- **Aim of the task**: Without altering anything, output the material below.

* start Given material *

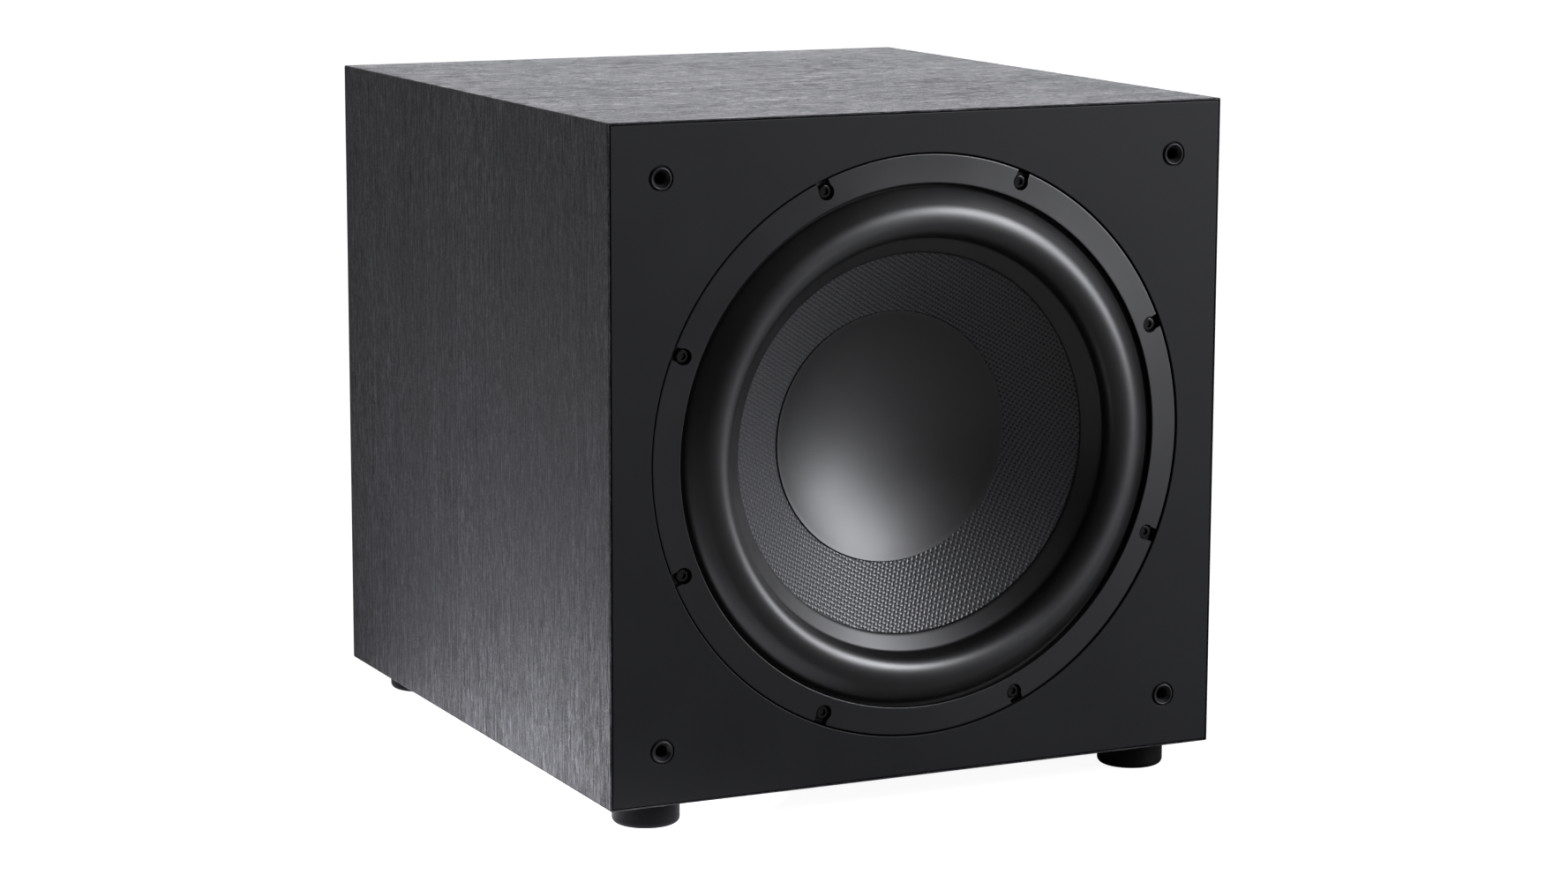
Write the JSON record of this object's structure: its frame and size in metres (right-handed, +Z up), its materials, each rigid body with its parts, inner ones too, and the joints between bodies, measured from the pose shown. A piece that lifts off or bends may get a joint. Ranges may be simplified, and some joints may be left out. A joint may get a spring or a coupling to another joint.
{
  "type": "powered subwoofer",
  "caption": "Sealed powered subwoofer: black woodgrain cabinet on round feet, large woven-cone driver in a notched trim ring, plate amplifier at the back.",
  "frame": {"origin": "on the floor, at the centre of the whole object's footprint box, from the surround's crown at the front to the control knobs at the back", "axes": "+Z up; -Y out of the front, along the driver's axis; +X to the right for someone facing the front"},
  "size_m": [0.366, 0.4236, 0.3785],
  "materials": {
    "carcass_vinyl": "satin",
    "baffle_paint": "satin",
    "raw_board": "matte",
    "rear_paint": "matte",
    "polyester_wadding": "matte",
    "socket_plastic": "satin",
    "foot_rubber": "satin",
    "black_screws": "satin",
    "zinc_screws": "satin",
    "ring_plastic": "satin",
    "surround_rubber": "satin",
    "woven_cone": "satin",
    "cap_plastic": "satin",
    "former_film": "satin",
    "coil_wire": "satin",
    "spider_cloth": "matte",
    "cast_frame": "satin",
    "gasket_foam": "matte",
    "plated_steel": "satin",
    "ferrite": "matte",
    "boot_rubber": "matte",
    "terminal_board": "matte",
    "terminal_tin": "satin",
    "tinsel_braid": "satin",
    "lead_red": "satin",
    "lead_black": "satin",
    "amp_paint": "satin",
    "box_steel": "satin",
    "board_green": "satin",
    "transformer_tape": "satin",
    "capacitor_sleeve": "satin",
    "heatsink_metal": "satin",
    "inlet_plastic": "satin",
    "contact_metal": "polished",
    "rocker_plastic": "satin",
    "knob_plastic": "matte",
    "shaft_metal": "satin",
    "pot_plastic": "matte",
    "slider_plastic": "matte",
    "jack_white_plastic": "satin",
    "jack_red_plastic": "satin",
    "led_lens": "gloss"
  },
  "bodies": {
    "cabinet_body": {"top_panel": "carcass_vinyl", "bottom_panel": "carcass_vinyl", "left_panel": "carcass_vinyl", "right_panel": "carcass_vinyl", "front_baffle": "baffle_paint", "rear_panel": "rear_paint", "window_brace": "raw_board", "wadding": "polyester_wadding", "grille_sockets": "socket_plastic", "foot_front_left": "foot_rubber", "foot_front_right": "foot_rubber", "foot_rear_left": "foot_rubber", "foot_rear_right": "foot_rubber", "foot_screws": "zinc_screws", "trim_ring": "ring_plastic", "basket": "cast_frame", "flange_gasket": "gasket_foam", "driver_screws": "black_screws", "top_plate": "plated_steel", "ring_magnets": "ferrite", "pole_yoke": "plated_steel", "magnet_boot": "boot_rubber", "terminal_strip": "terminal_board", "terminal_lugs": "terminal_tin", "speaker_lead_red": "lead_red", "speaker_lead_black": "lead_black", "lead_grommets": "foot_rubber", "amp_plate": "amp_paint", "amp_gasket": "gasket_foam", "amp_screws": "black_screws", "amp_back_box": "box_steel", "circuit_board": "board_green", "transformer": "transformer_tape", "capacitors": "capacitor_sleeve", "heatsink": "heatsink_metal", "pot_bodies": "pot_plastic", "phase_switch_body": "pot_plastic", "mode_switch_body": "pot_plastic", "rocker_bezel": "inlet_plastic", "mains_inlet": "inlet_plastic", "inlet_pins": "contact_metal", "inlet_screws": "black_screws", "jack_shells": "contact_metal", "jack_white": "jack_white_plastic", "jack_red": "jack_red_plastic", "power_led": "led_lens"},
    "cone_body": {"surround": "surround_rubber", "cone": "woven_cone", "dust_cap": "cap_plastic", "coil_former": "former_film", "voice_coil": "coil_wire", "spider": "spider_cloth", "tinsel_leads": "tinsel_braid"},
    "volume_body": {"volume_knob": "knob_plastic", "volume_shaft": "shaft_metal"},
    "crossover_body": {"crossover_knob": "knob_plastic", "crossover_shaft": "shaft_metal"},
    "phase_body": {"phase_slider": "slider_plastic"},
    "mode_body": {"mode_slider": "slider_plastic"},
    "rocker_body": {"power_rocker": "rocker_plastic"}
  },
  "joints": [
    {"name": "cone_travel", "type": "slide", "parent": "cabinet_body", "child": "cone_body", "axis": [0, 1, 0], "range_m": [-0.012, 0.012], "stiffness_N_per_m": 3000, "deforming": ["surround", "spider", "tinsel_leads"]},
    {"name": "volume_turn", "type": "hinge", "parent": "cabinet_body", "child": "volume_body", "pos_m": [0.05, 0.20445, 0.279], "axis": [0, 1, 0], "range_deg": [-150, 150]},
    {"name": "crossover_turn", "type": "hinge", "parent": "cabinet_body", "child": "crossover_body", "pos_m": [0.05, 0.20445, 0.231], "axis": [0, 1, 0], "range_deg": [-150, 150]},
    {"name": "phase_slide", "type": "slide", "parent": "cabinet_body", "child": "phase_body", "axis": [0, 0, 1], "range_m": [0, 0.004]},
    {"name": "mode_slide", "type": "slide", "parent": "cabinet_body", "child": "mode_body", "axis": [0, 0, 1], "range_m": [-0.003, 0.003]},
    {"name": "rocker_tilt", "type": "hinge", "parent": "cabinet_body", "child": "rocker_body", "pos_m": [0.038, 0.19645, 0.1], "axis": [1, 0, 0], "range_deg": [0, 22]}
  ]
}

* end Given material *

- **Result of this exercise**:
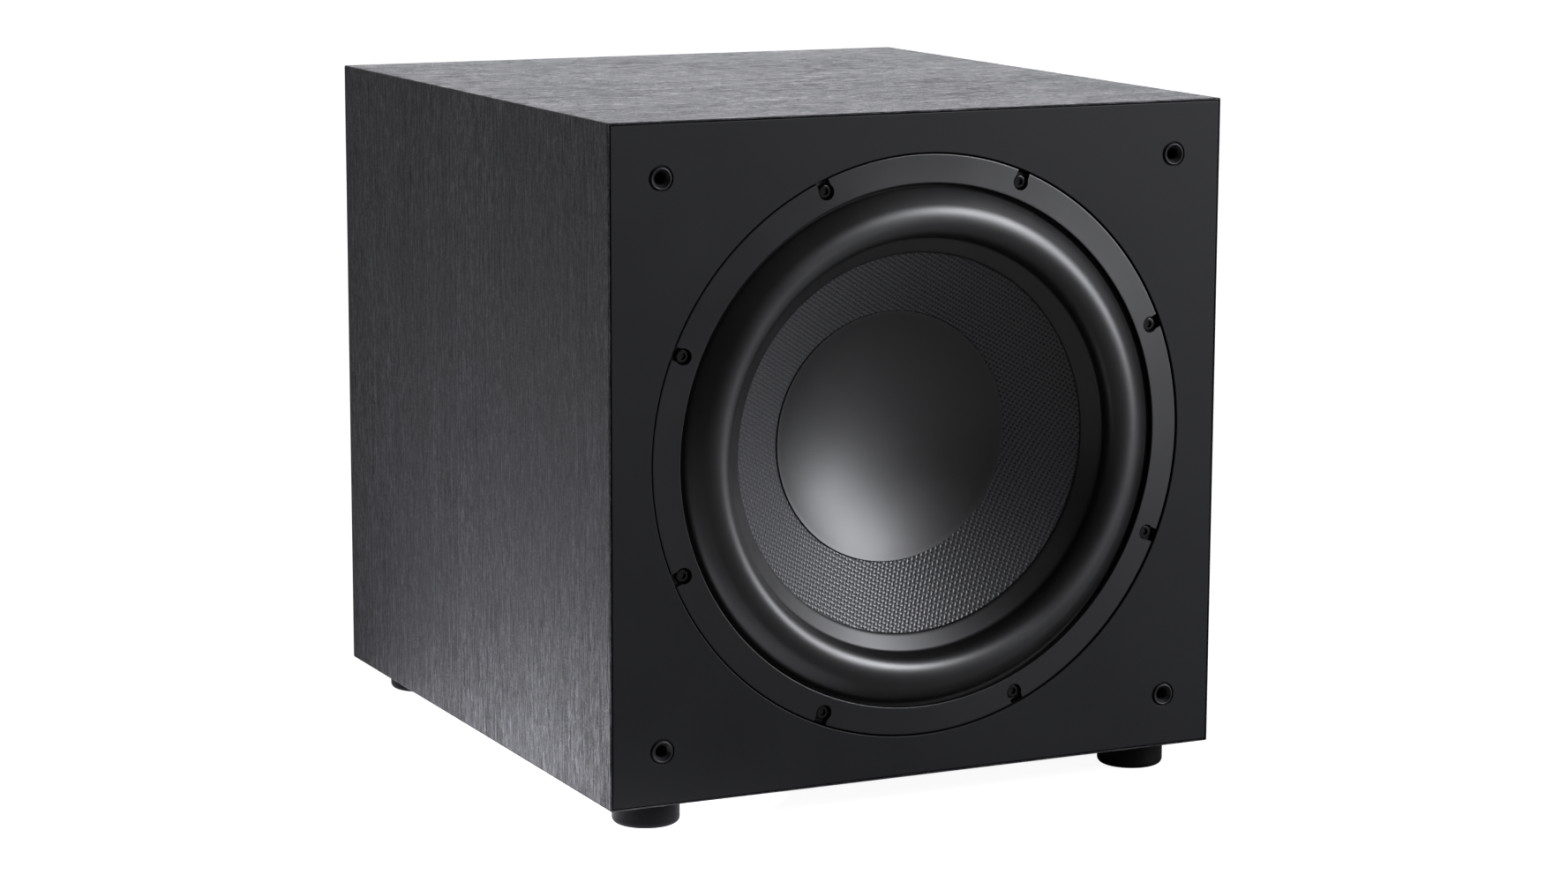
Write the JSON record of this object's structure: its frame and size in metres (right-handed, +Z up), its materials, each rigid body with its parts, inner ones too, and the joints between bodies, measured from the pose shown. A piece that lifts off or bends may get a joint. Ranges may be simplified, and some joints may be left out. A joint may get a spring or a coupling to another joint.
{
  "type": "powered subwoofer",
  "caption": "Sealed powered subwoofer: black woodgrain cabinet on round feet, large woven-cone driver in a notched trim ring, plate amplifier at the back.",
  "frame": {"origin": "on the floor, at the centre of the whole object's footprint box, from the surround's crown at the front to the control knobs at the back", "axes": "+Z up; -Y out of the front, along the driver's axis; +X to the right for someone facing the front"},
  "size_m": [0.366, 0.4236, 0.3785],
  "materials": {
    "carcass_vinyl": "satin",
    "baffle_paint": "satin",
    "raw_board": "matte",
    "rear_paint": "matte",
    "polyester_wadding": "matte",
    "socket_plastic": "satin",
    "foot_rubber": "satin",
    "black_screws": "satin",
    "zinc_screws": "satin",
    "ring_plastic": "satin",
    "surround_rubber": "satin",
    "woven_cone": "satin",
    "cap_plastic": "satin",
    "former_film": "satin",
    "coil_wire": "satin",
    "spider_cloth": "matte",
    "cast_frame": "satin",
    "gasket_foam": "matte",
    "plated_steel": "satin",
    "ferrite": "matte",
    "boot_rubber": "matte",
    "terminal_board": "matte",
    "terminal_tin": "satin",
    "tinsel_braid": "satin",
    "lead_red": "satin",
    "lead_black": "satin",
    "amp_paint": "satin",
    "box_steel": "satin",
    "board_green": "satin",
    "transformer_tape": "satin",
    "capacitor_sleeve": "satin",
    "heatsink_metal": "satin",
    "inlet_plastic": "satin",
    "contact_metal": "polished",
    "rocker_plastic": "satin",
    "knob_plastic": "matte",
    "shaft_metal": "satin",
    "pot_plastic": "matte",
    "slider_plastic": "matte",
    "jack_white_plastic": "satin",
    "jack_red_plastic": "satin",
    "led_lens": "gloss"
  },
  "bodies": {
    "cabinet_body": {"top_panel": "carcass_vinyl", "bottom_panel": "carcass_vinyl", "left_panel": "carcass_vinyl", "right_panel": "carcass_vinyl", "front_baffle": "baffle_paint", "rear_panel": "rear_paint", "window_brace": "raw_board", "wadding": "polyester_wadding", "grille_sockets": "socket_plastic", "foot_front_left": "foot_rubber", "foot_front_right": "foot_rubber", "foot_rear_left": "foot_rubber", "foot_rear_right": "foot_rubber", "foot_screws": "zinc_screws", "trim_ring": "ring_plastic", "basket": "cast_frame", "flange_gasket": "gasket_foam", "driver_screws": "black_screws", "top_plate": "plated_steel", "ring_magnets": "ferrite", "pole_yoke": "plated_steel", "magnet_boot": "boot_rubber", "terminal_strip": "terminal_board", "terminal_lugs": "terminal_tin", "speaker_lead_red": "lead_red", "speaker_lead_black": "lead_black", "lead_grommets": "foot_rubber", "amp_plate": "amp_paint", "amp_gasket": "gasket_foam", "amp_screws": "black_screws", "amp_back_box": "box_steel", "circuit_board": "board_green", "transformer": "transformer_tape", "capacitors": "capacitor_sleeve", "heatsink": "heatsink_metal", "pot_bodies": "pot_plastic", "phase_switch_body": "pot_plastic", "mode_switch_body": "pot_plastic", "rocker_bezel": "inlet_plastic", "mains_inlet": "inlet_plastic", "inlet_pins": "contact_metal", "inlet_screws": "black_screws", "jack_shells": "contact_metal", "jack_white": "jack_white_plastic", "jack_red": "jack_red_plastic", "power_led": "led_lens"},
    "cone_body": {"surround": "surround_rubber", "cone": "woven_cone", "dust_cap": "cap_plastic", "coil_former": "former_film", "voice_coil": "coil_wire", "spider": "spider_cloth", "tinsel_leads": "tinsel_braid"},
    "volume_body": {"volume_knob": "knob_plastic", "volume_shaft": "shaft_metal"},
    "crossover_body": {"crossover_knob": "knob_plastic", "crossover_shaft": "shaft_metal"},
    "phase_body": {"phase_slider": "slider_plastic"},
    "mode_body": {"mode_slider": "slider_plastic"},
    "rocker_body": {"power_rocker": "rocker_plastic"}
  },
  "joints": [
    {"name": "cone_travel", "type": "slide", "parent": "cabinet_body", "child": "cone_body", "axis": [0, 1, 0], "range_m": [-0.012, 0.012], "stiffness_N_per_m": 3000, "deforming": ["surround", "spider", "tinsel_leads"]},
    {"name": "volume_turn", "type": "hinge", "parent": "cabinet_body", "child": "volume_body", "pos_m": [0.05, 0.20445, 0.279], "axis": [0, 1, 0], "range_deg": [-150, 150]},
    {"name": "crossover_turn", "type": "hinge", "parent": "cabinet_body", "child": "crossover_body", "pos_m": [0.05, 0.20445, 0.231], "axis": [0, 1, 0], "range_deg": [-150, 150]},
    {"name": "phase_slide", "type": "slide", "parent": "cabinet_body", "child": "phase_body", "axis": [0, 0, 1], "range_m": [0, 0.004]},
    {"name": "mode_slide", "type": "slide", "parent": "cabinet_body", "child": "mode_body", "axis": [0, 0, 1], "range_m": [-0.003, 0.003]},
    {"name": "rocker_tilt", "type": "hinge", "parent": "cabinet_body", "child": "rocker_body", "pos_m": [0.038, 0.19645, 0.1], "axis": [1, 0, 0], "range_deg": [0, 22]}
  ]
}